14. Education as a Differentiator
General financial literacy isn’t a differentiator, but showing customers and members how you are working within their community is the way to stand out. We really like this message from Forrit’s CEO – https://www.linkedin.com/posts/forrit-credit-union_forritcu-creditunion-financialsupport-activity-7318355980709150721-IJwr.
Educational content builds trust and positions staff as trusted advisors (see tactic #8). Effective formats include:
- Financial topics explained through local context
- Webinars, workshops, and in-person events
- CEO Q&As and event spotlights
Institutions do not need to start from scratch. Trusted resources such as
can serve as a foundation, then be customized to reflect local needs.

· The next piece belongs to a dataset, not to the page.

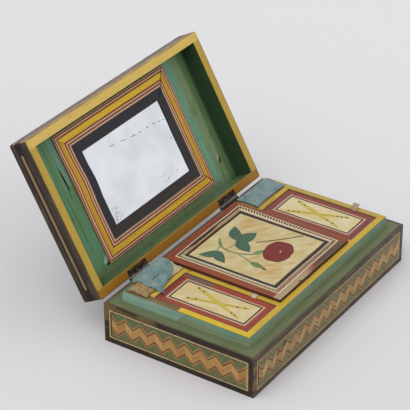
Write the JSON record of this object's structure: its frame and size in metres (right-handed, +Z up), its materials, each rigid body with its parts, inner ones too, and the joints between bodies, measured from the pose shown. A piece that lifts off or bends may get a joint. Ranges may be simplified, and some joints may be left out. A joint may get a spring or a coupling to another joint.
{
  "type": "sewing box",
  "caption": "Low sewing box with a hinged mirror lid, lift-out inner covers over compartments, two small pincushions and zigzag straw marquetry.",
  "frame": {"origin": "middle of the underside of the box", "axes": "+X along the width, -Y towards the front, +Y towards the hinges, +Z up"},
  "size_m": [0.27, 0.2625, 0.1847],
  "materials": {
    "painted_board": "softwood board painted dark green",
    "bare_board": "thin planed softwood",
    "green_straw": "dyed split straw, satin",
    "ochre_straw": "split straw, satin",
    "tan_straw": "split straw, satin",
    "yellow_straw": "split straw, satin",
    "rim_straw": "split straw, satin",
    "dark_straw": "dyed split straw, satin",
    "red_straw": "dyed split straw, satin",
    "black_straw": "dyed split straw, satin",
    "cream_straw": "bleached split straw, satin",
    "frame_straw": "split straw on a softwood moulding, satin",
    "backing_card": "grey-brown pasteboard",
    "mirror": "old silvered glass",
    "hinge_metal": "dark sheet iron, worn bright on the knuckles",
    "silk": "faded blue silk over a stuffed pad",
    "ribbon": "woven silk ribbon"
  },
  "bodies": {
    "box": {"box_bottom": "painted_board", "wall_front": "painted_board", "wall_back": "painted_board", "wall_left": "painted_board", "wall_right": "painted_board", "lining_front": "painted_board", "lining_back": "painted_board", "lining_left": "painted_board", "lining_right": "painted_board", "partition_left": "painted_board", "partition_right": "painted_board", "cross_partition_left": "painted_board", "cross_partition_right": "painted_board", "cover_ledges": "bare_board", "straw_edging": "yellow_straw", "panel_front": "green_straw", "panel_back": "green_straw", "panel_left": "green_straw", "panel_right": "green_straw", "zigzag_front": "ochre_straw", "zigzag_back": "ochre_straw", "zigzag_left": "ochre_straw", "zigzag_right": "ochre_straw", "box_stringing": "tan_straw", "left_box_leaf": "hinge_metal", "right_box_leaf": "hinge_metal", "box_leaf_nails": "hinge_metal", "hinge_pins": "hinge_metal"},
    "lid": {"lid_top": "dark_straw", "lid_wall_front": "painted_board", "lid_wall_back": "painted_board", "lid_wall_left": "painted_board", "lid_wall_right": "painted_board", "lid_rim_straw": "rim_straw", "lid_stringing": "tan_straw", "mirror_frame_front": "frame_straw", "mirror_frame_back": "frame_straw", "mirror_frame_left": "frame_straw", "mirror_frame_right": "frame_straw", "mirror_card": "backing_card", "mirror_glass": "mirror", "left_lid_leaf": "hinge_metal", "right_lid_leaf": "hinge_metal", "lid_leaf_nails": "hinge_metal"},
    "centre_cover": {"centre_cover_board": "bare_board", "centre_cover_border": "red_straw", "centre_cover_stringing": "black_straw", "centre_cover_panel": "cream_straw"},
    "left_cover": {"left_cover_board": "bare_board", "left_cover_border": "red_straw", "left_cover_panel": "cream_straw", "left_cover_tab": "ribbon"},
    "right_cover": {"right_cover_board": "bare_board", "right_cover_border": "red_straw", "right_cover_panel": "cream_straw", "right_cover_tab": "ribbon"},
    "left_pincushion": {"left_pincushion_board": "bare_board", "left_pincushion_pad": "silk"},
    "right_pincushion": {"right_pincushion_board": "bare_board", "right_pincushion_pad": "silk"}
  },
  "joints": [
    {"name": "lid_hinge", "type": "hinge", "parent": "box", "child": "lid", "pos_m": [0, 0.0828, 0.04155], "axis": [-1, 0, 0], "range_deg": [-119, 0]},
    {"name": "centre_cover_lift", "type": "slide", "parent": "box", "child": "centre_cover", "axis": [0, 0, 1], "range_m": [0, 0.04]},
    {"name": "left_cover_lift", "type": "slide", "parent": "box", "child": "left_cover", "axis": [0, 0, 1], "range_m": [0, 0.04]},
    {"name": "right_cover_lift", "type": "slide", "parent": "box", "child": "right_cover", "axis": [0, 0, 1], "range_m": [0, 0.04]},
    {"name": "left_pincushion_lift", "type": "slide", "parent": "box", "child": "left_pincushion", "axis": [0, 0, 1], "range_m": [0, 0.04]},
    {"name": "right_pincushion_lift", "type": "slide", "parent": "box", "child": "right_pincushion", "axis": [0, 0, 1], "range_m": [0, 0.04]}
  ]
}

Here’s to a Successful 2026
The strongest marketing plans balance fundamentals with forward-looking execution. That includes disciplined reporting, practical AI adoption, and executing a retail mindset that shows up in-branch, online, and in the community.
For CMOs, success is not about chasing every new tactic. It is about choosing the right ones, executing them well, and building systems that compound over time. Institutions that do this will not only keep pace in 2026, but they will define what modern community banking looks like.